Dès lors, on peut se demander si l’adoption du projet libéral comme projet politique n’est pas tout simplement une manière commode de « botter en touche » en se désengageant de ses responsabilités politiques.

Cette retraite du discours politique est d’autant plus commode que la « révolution libérale » des années 80 a considérablement réduit le champ d’action des pouvoirs publics. Ce que l’on appelle la « mondialisation », c’est à dire l’internationalisation de l’économie, a peu à peu ôté à l’Etat sa légitimité et sa capacité à intervenir comme régulateur économique. Les entreprises elles-mêmes échappent au contrôle de l’Etat. Elles prennent leurs décisions et élaborent leurs stratégies non plus en fonction de considérations nationales, mais en se plaçant directement à l’échelle mondiale. Poussés par cette logique, les Etats se retrouvent en concurrence pour attirer les capitaux, les investissements et les emplois ; en fin de compte, leur politique finit par se trouver déterminée non par rapport au choix de la Nation, mais par rapport à l’état économique du monde.

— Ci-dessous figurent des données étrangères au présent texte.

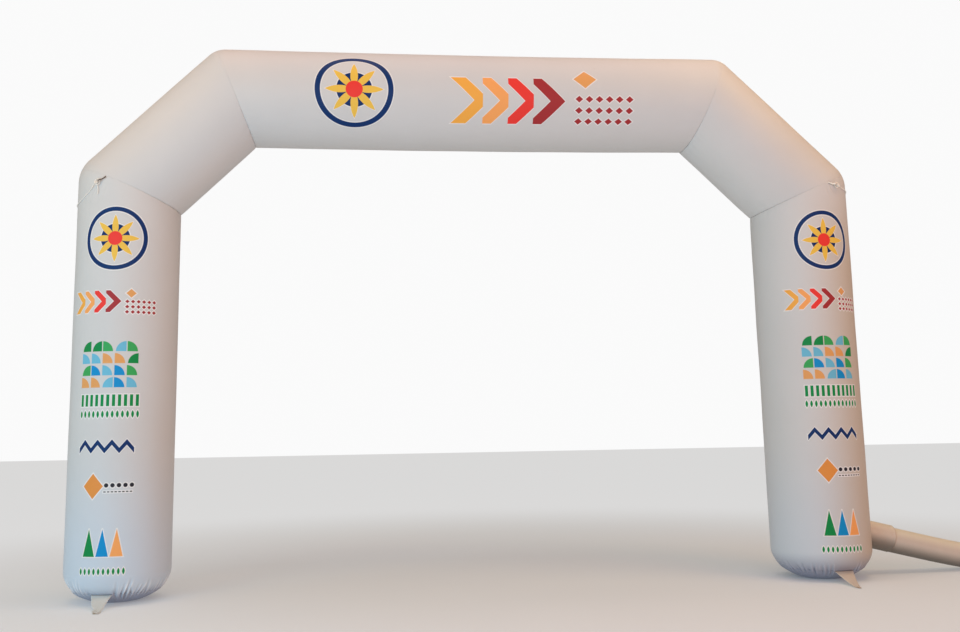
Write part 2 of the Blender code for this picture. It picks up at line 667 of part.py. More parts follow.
def make_guy(row):
    names = {-1: f"{row['name']}_front", 1: f"{row['name']}_rear"}
    for face, name in names.items():
        make_guy_loop(row, face, name)
        make_guy_knot(row, face, name)
    table = LEFT_TIE if row["side"] < 0 else RIGHT_TIE
    clear_of_knot = row["knot"] - row["strap"] / 2 + KNOT_SIZE[2] + GAP
    starts = []
    for face in (-1, 1):
        frame = guy_frame(row, face)
        starts.append([guy_point(frame, clear_of_knot, LOOP_CENTRE),
                       guy_point(frame, clear_of_knot + 0.012, LOOP_CENTRE - 0.002)])
    middle = []
    for azimuth, drop, clear in table:
        middle.append(on_leg(row["side"], azimuth, row["height"] - drop, clear, -1))
    points = starts[0] + middle + starts[1][::-1]
    make_rope(f"guy_tie_{row['name']}", points, (0.78, 0.73, 0.64))


def make_tail(row):
    frame = guy_frame(row, -1)
    lump = row["knot"] - row["strap"] / 2
    past_ring_centre = lump - (row["strap"] / 2 - LOOP_RADIUS + KNOT_RING)
    under = math.sqrt((KNOT_RING + ROPE_RADIUS) ** 2 - past_ring_centre ** 2) + GAP
    start = guy_point(frame, lump, LOOP_CENTRE, under)
    level = Vector((0, 0, 1)).cross(frame[2])
    points = [start + level * side + Vector((0, 0, -down)) + frame[2] * out for side, down, out in TAIL_ROUTE]
    make_rope("tail_left_front", points, (0.70, 0.66, 0.58))


# ---- build ----
def build():
    for side_name in SIDES:
        make_leg(side_name)
        make_base_disc(side_name)
        make_shoulder(side_name)
        make_tab(side_name)
        make_eyelet(side_name)
    make_beam()
    make_collar()
    make_duct()
    for values in GUY_ROWS:
        row = dict(zip(GUY_COLUMNS, values))
        make_guy(row)
        if row["side"] < 0:
            make_tail(row)


def stand_on_origin():
    """Put the origin under the middle of the whole part, on the ground."""
    bpy.context.view_layer.update()
    graph = bpy.context.evaluated_depsgraph_get()
    lows, highs = [], []
    for piece in ARCH.objects:
        if piece.type == "EMPTY":
            continue
        shown = piece.evaluated_get(graph)
        mesh = shown.to_mesh()
        flat = np.empty(len(mesh.vertices) * 3)
        mesh.vertices.foreach_get("co", flat)
        shown.to_mesh_clear()
        spots = flat.reshape(-1, 3) @ np.array(piece.matrix_world.to_3x3()).T + piece.matrix_world.translation
        lows.append(spots.min(axis=0))
        highs.append(spots.max(axis=0))
    low, high = np.min(lows, axis=0), np.max(highs, axis=0)
    ORIGIN.location = (-(low[0] + high[0]) / 2, -(low[1] + high[1]) / 2, -low[2])
    bpy.context.view_layer.update()
    print("arch box", (high - low).round(4), "origin moved by", [round(v, 5) for v in ORIGIN.location])


build()
stand_on_origin()
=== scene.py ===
# %% [markdown]
# # An inflatable event arch
# Five fat cloth tubes are sewn together on slanted seams and blown up tight, so that
# each panel becomes a smooth cylinder. The feet are gathered into round base discs,
# like the end of a bolster, and a slim cloth duct brings the air in at the right foot.
# This lesson dresses a finished construction: every new surface is a formula on a grid.

# %% Load the construction
import math

import bmesh
import bpy
import numpy as np
from mathutils import Matrix, Vector


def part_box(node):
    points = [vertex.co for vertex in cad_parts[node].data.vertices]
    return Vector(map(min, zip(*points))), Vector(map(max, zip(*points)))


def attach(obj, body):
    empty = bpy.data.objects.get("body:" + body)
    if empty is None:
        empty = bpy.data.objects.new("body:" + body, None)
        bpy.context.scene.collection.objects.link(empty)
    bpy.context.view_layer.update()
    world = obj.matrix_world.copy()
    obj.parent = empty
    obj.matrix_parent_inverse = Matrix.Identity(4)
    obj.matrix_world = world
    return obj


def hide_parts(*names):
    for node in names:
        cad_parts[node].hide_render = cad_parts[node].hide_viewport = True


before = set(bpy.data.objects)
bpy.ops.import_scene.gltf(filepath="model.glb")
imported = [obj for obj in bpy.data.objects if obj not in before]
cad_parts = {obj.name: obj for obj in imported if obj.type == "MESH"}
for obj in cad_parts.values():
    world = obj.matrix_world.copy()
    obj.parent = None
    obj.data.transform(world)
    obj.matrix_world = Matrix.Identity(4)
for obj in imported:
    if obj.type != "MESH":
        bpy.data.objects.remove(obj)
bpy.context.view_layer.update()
beam_low, beam_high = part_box("beam")
MIDDLE = np.array(((beam_low[0] + beam_high[0]) / 2, (beam_low[1] + beam_high[1]) / 2, 0))
print("the arch's middle stands at", MIDDLE.round(4))

# %% [markdown]
# ## The driving sizes
# Tube radius, the corners of the tube's centre line and the foot's profile give every
# panel its shape. X runs along the arch, -Y is its front and +Z is up, all in metres,
# measured from the middle of the arch. A few small sums are used again and again.

# %% Driving sizes
TUBE_RADIUS = 0.50
SHOULDER = np.array((3.525, 0, 4.02))
BEAM_END = np.array((2.48, 0, 5.025))
FOOT_SPLAY = 0.036
BEAM_SAG = 0.012
SHOULDER_ROUNDING = 0.35
BEAM_ROUNDING = 0.26
CLOTH = 0.002
SEAM_GAP = 0.0003
SIDES = {"left": -1, "right": 1}
UP = np.array((0, 0, 1.0))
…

Dans ces conditions, que devient l’exercice de la démocratie ? Répondre à cette question nécessite de savoir qui, dans une économie libérale, a le pouvoir de décision. La réponse est simple : si l’économie est toute entière contrôlée par les marchés, le pouvoir est détenu par les composantes de ces marchés, c’est à dire par les consommateurs et les producteurs.

En passant du libéralisme politique au libéralisme économique nous sommes donc passés du citoyen au consommateur. Or, si dans une démocratie chaque citoyen est l’égal de l’autre, (selon le principe une personne, une voix) tel n’est pas le cas dans d’une économie libérale. Le consommateur détermine en effet le marché en fonction de son pouvoir d’achat. De fait, les consommateurs « pauvres » n’ont jamais le même pouvoir que les consommateurs « riches ». Le projet politique du libéralisme, si tant est qu’il existe, serait donc celui d’une « démocratie censitaire ».


[1] Il faut noter que cette idée selon laquelle les entreprises et les travailleurs ne devraient leur salut qu’à leurs seules performances individuelles est absurde. Dans une économie, il est évident que personne ne travaille seul. Toute personne ou entreprise doit sa performance à de multiples facteurs sociaux. Les entreprises doivent bénéficier d’un environnement économique favorable, d’un bon tissu industriel et commercial, d’une population disposant d’un certain pouvoir d’achat... De même la « performance » d’un travailleur n’est jamais individuelle. Pour son travail, il doit s’appuyer sur un certain nombre de collègues, sur une organisation qui suppose une certaine division du travail. Ainsi dans une économie, il existe davantage de performances collectives que de performances « individuelles ».